Let me emphasise this: it was brave of the Federation to commission the Normington Review. It’s your report. You commissioned it. It was inevitable but encouraging to see that Normington’s recommendations are generating a healthy debate, including in your own magazine. The editor has recently written in an editorial that the Federation has ‘lost its way’. But she went on to say that if the Federation takes Normington’s recommendations seriously it paves a way to building a better and more effective force of persuasion. I agree with this.
It is clear your members do as well. I think the most interesting figure in the Normington Review was that a staggering 91% of members are demanding change.

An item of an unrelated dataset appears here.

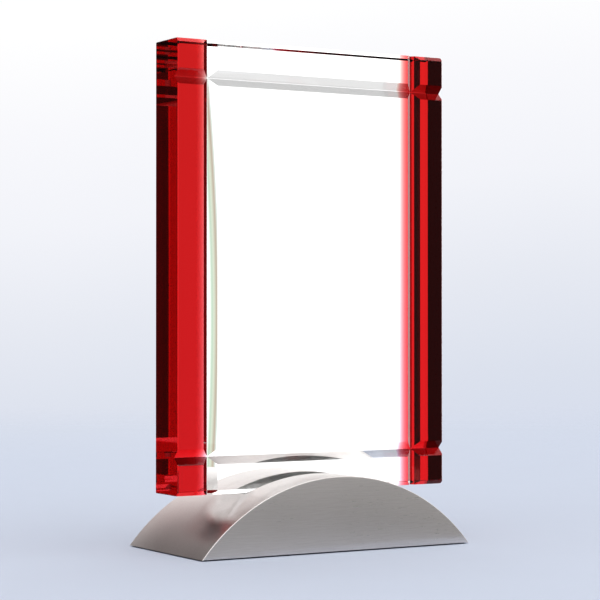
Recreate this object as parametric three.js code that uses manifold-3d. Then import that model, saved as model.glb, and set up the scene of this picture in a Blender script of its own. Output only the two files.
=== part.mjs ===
// A crystal tablet award: a clear plate with a ruby bar bonded to each side stands in a slot milled
// across an arched aluminium base. Millimetres, +Z up. The front looks towards -Y, and the origin
// is under the middle of the base, on the surface that the award stands on.
import * as THREE from "three";
import { mergeVertices } from "three/addons/utils/BufferGeometryUtils.js";
import Module from "manifold-3d";

// Tablet
const tabletWidth = 142;
const tabletHeight = 203;
const tabletDepth = 22.2;
const barWidth = 16.4; // a ruby bar, from its outer face to the middle of its bond
const crossGrooveInset = 17; // the tablet's top or bottom face to the middle of the nearest cross groove
const grooveWidth = 7; // across the mouth of every groove
const grooveDepth = 3.5; // face to root, so the walls stand at 90 degrees
const endBevel = 1.8; // bevel along the front top and front bottom edges
const uprightEase = 0.5; // small bevel down the four upright edges
const bondThickness = 0.15; // cured adhesive between a bar and the plate

// Base
const baseWidth = 141; // where the arch comes down to the underside
const baseDepth = 71;
const baseHeight = 33.6; // underside to crown
const baseEase = 0.4; // small bevel round the front and back faces
const slotDepth = 8; // crown to slot floor
const slotForward = 2.5; // the slot's middle lies this far in front of the base's middle
const slotClearance = 0.3; // slot wall to tablet face, front and back
const bedThickness = 0.4; // adhesive under the tablet
const adhesiveSetback = 0.3; // the adhesive stops this far under the arch surface
const archSegments = 36; // straight steps in the arch

// Pad
const padThickness = 0.5;
const padInset = 4; // edge of the base to edge of the pad
const padCorner = 3; // corner radius

// Places that follow from the sizes above
const archRadius = ((baseWidth / 2) ** 2 + baseHeight ** 2) / (2 * baseHeight);
const frontFace = -tabletDepth / 2;
const sideFace = tabletWidth / 2;
const bondX = sideFace - barWidth;
const tabletBottom = padThickness + baseHeight - slotDepth + bedThickness;
const overcut = 2; // how far a cutting shape reaches past what it cuts

const wasm = await Module();
wasm.setup();

// Directions that an outline's first axis, its second axis and its length take.
const alongX = new THREE.Matrix4().makeBasis(
  new THREE.Vector3(0, 1, 0),
  new THREE.Vector3(0, 0, 1),
  new THREE.Vector3(1, 0, 0),
);
const alongY = new THREE.Matrix4().makeBasis(
  new THREE.Vector3(1, 0, 0),
  new THREE.Vector3(0, 0, 1),
  new THREE.Vector3(0, -1, 0),
);
const alongZ = new THREE.Matrix4();

function solidOf(geometry) {
  const bare = geometry.clone();
  bare.deleteAttribute("normal");
  bare.deleteAttribute("uv");
  const merged = mergeVertices(bare, 1e-4);
  return new wasm.Manifold(
    new wasm.Mesh({
      numProp: 3,
      vertProperties: new Float32Array(merged.attributes.position.array),
      triVerts: new Uint32Array(merged.index.array),
    }),
  );
}

function geometryOf(solid) {
  const { vertProperties, triVerts } = solid.getMesh();
  const geometry = new THREE.BufferGeometry();
  geometry.setAttribute("position", new THREE.BufferAttribute(vertProperties, 3));
  geometry.setIndex(new THREE.BufferAttribute(triVerts, 1));
  const faceted = geometry.toNonIndexed();
  faceted.computeVertexNormals();
  return faceted;
}

// A straight prism of an outline, centred on its own length.
function prism(outline, length, direction) {
  const shape = new THREE.Shape(outline.map(([u, v]) => new THREE.Vector2(u, v)));
  const geometry = new THREE.ExtrudeGeometry(shape, { depth: length, bevelEnabled: false });
  geometry.translate(0, 0, -length / 2);
  return solidOf(geometry.applyMatrix4(direction));
}

// A box between two x values, tall and deep enough to hold the whole tablet.
function slab(fromX, toX) {
  const geometry = new THREE.BoxGeometry(toX - fromX, 2 * tabletDepth, 2 * tabletHeight);
  geometry.translate((fromX + toX) / 2, 0, tabletHeight / 2);
  return solidOf(geometry);
}

// Tablet frame: the origin is in the middle of the tablet's bottom face.

// A groove's section about its middle: the root, then the walls carried on past the face.
function grooveSection(middle, outward) {
  const slope = grooveWidth / 2 / grooveDepth;
  const half = grooveWidth / 2 + overcut * slope;
  return [
    [middle, outward * (tabletDepth / 2 - grooveDepth)],
    [middle + half, outward * (tabletDepth / 2 + overcut)],
    [middle - half, outward * (tabletDepth / 2 + overcut)],
  ];
}

// The corner cut off by a bevel: two points on the bevel's line, past both faces, and one outside.
function cornerSection(cornerU, cornerV, size) {
  const signU = Math.sign(cornerU);
  const signV = Math.sign(cornerV);
  return [
    [cornerU + signU * overcut, cornerV - signV * (size + overcut)],
    [cornerU + signU * overcut, cornerV + signV * overcut],
    [cornerU - signU * (size + overcut), cornerV + signV * overcut],
  ];
}

// The whole tablet as it is ground after bonding, before it is taken back to its separate pieces.
function tabletBlank() {
  const cutLength = tabletWidth + 2 * overcut;
  const cutHeight = tabletHeight + 2 * overcut;
  let blank = solidOf(
    new THREE.BoxGeometry(tabletWidth, tabletDepth, tabletHeight).translate(0, 0, tabletHeight / 2),
  );
  const upright = (outline) => prism(outline, cutHeight, alongZ).translate(0, 0, tabletHeight / 2);
  for (const side of [-1, 1]) {
    blank = blank.subtract(upright(grooveSection(side * bondX, -1)));
    for (const face of [-1, 1])
      blank = blank.subtract(
        upright(cornerSection(side * sideFace, (face * tabletDepth) / 2, uprightEase)),
      );
  }
  for (const height of [crossGrooveInset, tabletHeight - crossGrooveInset]) {
    const section = grooveSection(height, -1).map(([z, y]) => [y, z]);
    blank = blank.subtract(prism(section, cutLength, alongX));
  }
  const topCorner = cornerSection(frontFace, tabletHeight, endBevel);
  const bottomCorner = topCorner.map(([y, z]) => [y, tabletHeight - z]);
  for (const corner of [topCorner, bottomCorner])
    blank = blank.subtract(prism(corner, cutLength, alongX));
  return blank;
}

// Adhesive in the slot: the slot's room, less the tablet, kept under the arch surface.
function slotAdhesive(blank) {
  const width = tabletDepth + 2 * slotClearance;
  const room = new THREE.BoxGeometry(baseWidth, width, slotDepth);
  room.translate(0, 0, slotDepth / 2 - bedThickness);
  const under = archSolid(archRadius - adhesiveSetback, 0, [
    0,
    slotForward,
    padThickness - tabletBottom,
  ]);
  return solidOf(room).subtract(blank).intersect(under);
}

// Base frame: the origin is in the middle of the underside.

// The half-moon outline between the underside and an arc about the arch's centre, run from back to
// front. ease bevels the two outlines.
function archSolid(radius, ease, shift) {
  const centreZ = baseHeight - archRadius;
  const lean = Math.asin(-centreZ / radius);
  const outline = new THREE.Shape();
  outline.absarc(0, centreZ, radius, lean, Math.PI - lean, false);
  outline.closePath();
  const geometry = new THREE.ExtrudeGeometry(outline, {
    depth: baseDepth - 2 * ease,
    curveSegments: archSegments,
    bevelEnabled: ease > 0,
    bevelThickness: ease,
    bevelSize: ease,
    bevelOffset: -ease,
    bevelSegments: 1,
  });
  geometry.translate(0, 0, -baseDepth / 2 + ease);
  return solidOf(geometry.applyMatrix4(alongY).translate(...shift));
}

function baseBlock() {
  const slot = new THREE.BoxGeometry(
    baseWidth + 2 * overcut,
    tabletDepth + 2 * slotClearance,
    slotDepth + overcut,
  );
  slot.translate(0, -slotForward, baseHeight - slotDepth / 2 + overcut / 2);
  return archSolid(archRadius, baseEase, [0, 0, 0]).subtract(solidOf(slot));
}

function feltPad() {
  const x = baseWidth / 2 - padInset;
  const y = baseDepth / 2 - padInset;
  const outline = new THREE.Shape();
  outline.absarc(x - padCorner, y - padCorner, padCorner, 0, Math.PI / 2, false);
  outline.absarc(padCorner - x, y - padCorner, padCorner, Math.PI / 2, Math.PI, false);
  outline.absarc(padCorner - x, padCorner - y, padCorner, Math.PI, 1.5 * Math.PI, false);
  outline.absarc(x - padCorner, padCorner - y, padCorner, 1.5 * Math.PI, 2 * Math.PI, false);
  return new THREE.ExtrudeGeometry(outline, {
    depth: padThickness,
    curveSegments: 6,
    bevelEnabled: false,
  });
}

function named(name, geometry, material) {
  const mesh = new THREE.Mesh(geometry, material);
  mesh.name = name;
  return mesh;
}

function clearCrystal() {
  return new THREE.MeshStandardMaterial({
    color: 0xf4f8f8,
    roughness: 0.02,
    metalness: 0,
    transparent: true,
    opacity: 0.35,
  });
}

function rubyCrystal() {
  return new THREE.MeshStandardMaterial({
    color: 0xc4061b,
    roughness: 0.02,
    metalness: 0,
    transparent: true,
    opacity: 0.8,
  });
}

function curedAdhesive() {
  return new THREE.MeshStandardMaterial({
    color: 0xe9edec,
    roughness: 0.15,
    metalness: 0,
    transparent: true,
    opacity: 0.5,
  });
}

function brushedAluminium() {
  return new THREE.MeshStandardMaterial({ color: 0xb4b2b0, roughness: 0.38, metalness: 1 });
}

function blackFelt() {
  return new THREE.MeshStandardMaterial({ color: 0x1b1b1d, roughness: 0.95, metalness: 0 });
}

function makeTablet() {
  const tablet = new THREE.Group();
  const blank = tabletBlank();
  const inner = bondX - bondThickness / 2;
  const outer = bondX + bondThickness / 2;
  const past = sideFace + overcut;
  const piece = (name, fromX, toX, material) =>
    tablet.add(named(name, geometryOf(blank.intersect(slab(fromX, toX))), material));
  piece("clear_plate", -inner, inner, clearCrystal());
  piece("bond_film_left", -outer, -inner, curedAdhesive());
  piece("bond_film_right", inner, outer, curedAdhesive());
  piece("red_bar_left", -past, -outer, rubyCrystal());
  piece("red_bar_right", outer, past, rubyCrystal());
  tablet.add(named("slot_adhesive", geometryOf(slotAdhesive(blank)), curedAdhesive()));
  tablet.position.set(0, -slotForward, tabletBottom);
  return tablet;
}

function makeBase() {
  const base = new THREE.Group();
  base.add(named("base_block", geometryOf(baseBlock()), brushedAluminium()));
  base.position.z = padThickness;
  return base;
}

const award = new THREE.Group();
award.add(makeTablet(), makeBase(), named("felt_pad", feltPad(), blackFelt()));

export default award;
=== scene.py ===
# Crystal tablet award: a clear plate with two ruby bars, bonded into an arched aluminium base
# on a felt pad. Metres, +Z up, the front looks towards -Y.
import bmesh
import bpy
import math
import numpy as np
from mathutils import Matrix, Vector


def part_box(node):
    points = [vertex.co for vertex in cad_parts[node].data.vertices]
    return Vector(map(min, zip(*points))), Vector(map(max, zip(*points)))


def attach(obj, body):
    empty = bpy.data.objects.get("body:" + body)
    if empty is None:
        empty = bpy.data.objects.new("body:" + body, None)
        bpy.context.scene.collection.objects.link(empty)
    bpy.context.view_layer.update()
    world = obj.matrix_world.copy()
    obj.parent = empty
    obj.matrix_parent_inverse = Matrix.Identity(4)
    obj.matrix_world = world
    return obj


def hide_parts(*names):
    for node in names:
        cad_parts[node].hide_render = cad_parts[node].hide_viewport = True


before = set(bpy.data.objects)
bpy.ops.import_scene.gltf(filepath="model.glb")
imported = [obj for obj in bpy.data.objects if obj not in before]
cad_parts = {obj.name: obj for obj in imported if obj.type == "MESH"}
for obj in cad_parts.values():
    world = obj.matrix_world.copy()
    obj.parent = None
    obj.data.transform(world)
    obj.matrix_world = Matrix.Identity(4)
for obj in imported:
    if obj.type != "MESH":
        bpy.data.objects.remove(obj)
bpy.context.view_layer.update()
print("frame loaded,", len(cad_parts), "nodes")

scene = bpy.context.scene
scene.view_settings.view_transform = "Standard"
scene.view_settings.look = "High Contrast"
scene.cycles.max_bounces = 28
scene.cycles.transmission_bounces = 28
scene.cycles.glossy_bounces = 8
scene.cycles.diffuse_bounces = 3
scene.cycles.transparent_max_bounces = 16
scene.cycles.sample_clamp_indirect = 8
scene.cycles.use_denoising = True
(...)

This overwhelming call cannot be ignored.
Let me be clear: as the Home Secretary has been quoted as saying, I would much prefer the Federation to reform itself this week. It is your decision, your choice. Please grasp it.

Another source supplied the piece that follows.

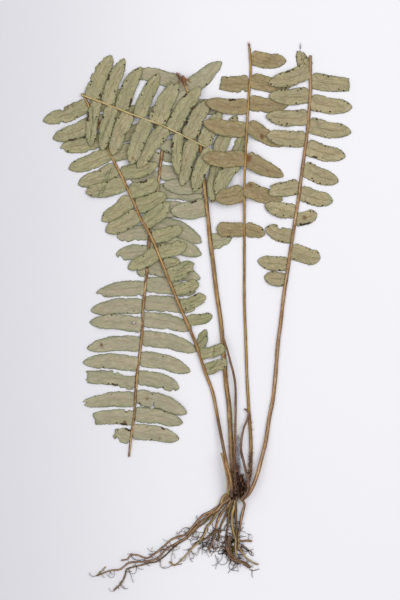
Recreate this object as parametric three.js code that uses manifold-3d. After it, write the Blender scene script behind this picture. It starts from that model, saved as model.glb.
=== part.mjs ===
// A dried and pressed fern plant, lying flat: a crown with its roots, four fronds and three broken stalks.
//
// Millimetres, +Z up. The origin is the flat underside of the crown, and the fronds run towards +Y.
// Every stalk and leaflet is laid on what already lies beneath it, so that crossing fronds stay clear.

import * as THREE from 'three';
import { mergeVertices } from 'three/addons/utils/BufferGeometryUtils.js';
import Module from 'manifold-3d';

const wasm = await Module();
wasm.setup();

// ---------------------------------------------------------------------------------------------
// Driving dimensions
// ---------------------------------------------------------------------------------------------

const LAYER_GAP = 0.35; // air between one laid piece and the next
const BLADE_THICKNESS = 0.62;
const WAVE_RISE = 0.3; // most that a leaflet's edge ripples up
const CRENATION = 0.055; // depth of the edge scallops, as a share of the leaflet's half width
const LEAFLET_WIDTH = 11.6;
const LEAFLET_SWEEP = 18; // degrees that a leaflet curves towards the frond's tip
const ROOT_WIDTH_SHARE = 0.42; // a leaflet's width inside its rachis
const SHOULDER_LENGTH = 2; // from the rachis's middle to a leaflet's square shoulders
const SHOULDER_WIDTH_SHARE = 0.92;
const TIP_SHARE = 0.42; // share of a leaflet's length taken by its rounded tip
const TIP_END_WIDTH_SHARE = 0.16;
const TIP_CROWDING = 1.15; // stations draw together towards a leaflet's tip
const TORN_TAPER = 0.35; // width that a torn leaflet loses by its end
const STATION_LENGTH = 4; // about one scallop
const CLIMB_LIMIT = 0.45; // steepest slope of a leaflet over what lies beneath it
const DROOP_SLOPE = 0.22; // slope at which a leaflet sinks from its rachis
const STALK_CLIMB_LIMIT = 0.13; // steepest slope of a stipe or rachis
const STALK_STATION_LENGTH = 13;
const STALK_FLATNESS = 0.68; // height of a pressed stalk over its width
const STALK_LIFT = 0.1; // a rachis's underside above the underside of its leaflets
const SOCKET_GAP = 0.32; // air round a stipe where it is seated in the crown
const PILE_CELL = 0.5;
const PILE_LOW = [-150, -20];
const PILE_SIZE = [270, 400];
const CURVE_DIVISIONS = 400;
const LEFT_KEY = 5000; // keeps the draws of the two sides, and of the two edges, apart
const RIGHT_EDGE_KEY = 71;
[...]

Listen to your members; listen to Normington; listen to the Home Affairs Committee; and build a better force of persuasion – a better Federation.
Let me finish by quoting one of the Peelian principles: ‘the power of the police to fulfil their functions and duties is dependent on public approval of their existence, actions and behaviour and on their ability to secure and maintain respect’.
Ultimately, securing and maintaining the public’s respect and restoring the public’s confidence in the police is down to the Federation and its members. But in Government we are not going to abrogate responsibility; I assure you I will do what I can to help. If necessary Government will legislate for reform. But you and your colleagues need to grasp the nettle and make the Federation an organisation your members support and have confidence in.
It will take courage to implement Normington’s recommendations, I don’t doubt that. But I want you to succeed – and I say that not just as policing Minister; I say that as a concerned member of the public.
I want the police to succeed and be held in high regard. At this week’s conference the decisions you make can take a big step. I urge you to seize the chance and ensure the Federation plays a full role in restoring the confidence your officers deserve from the British public.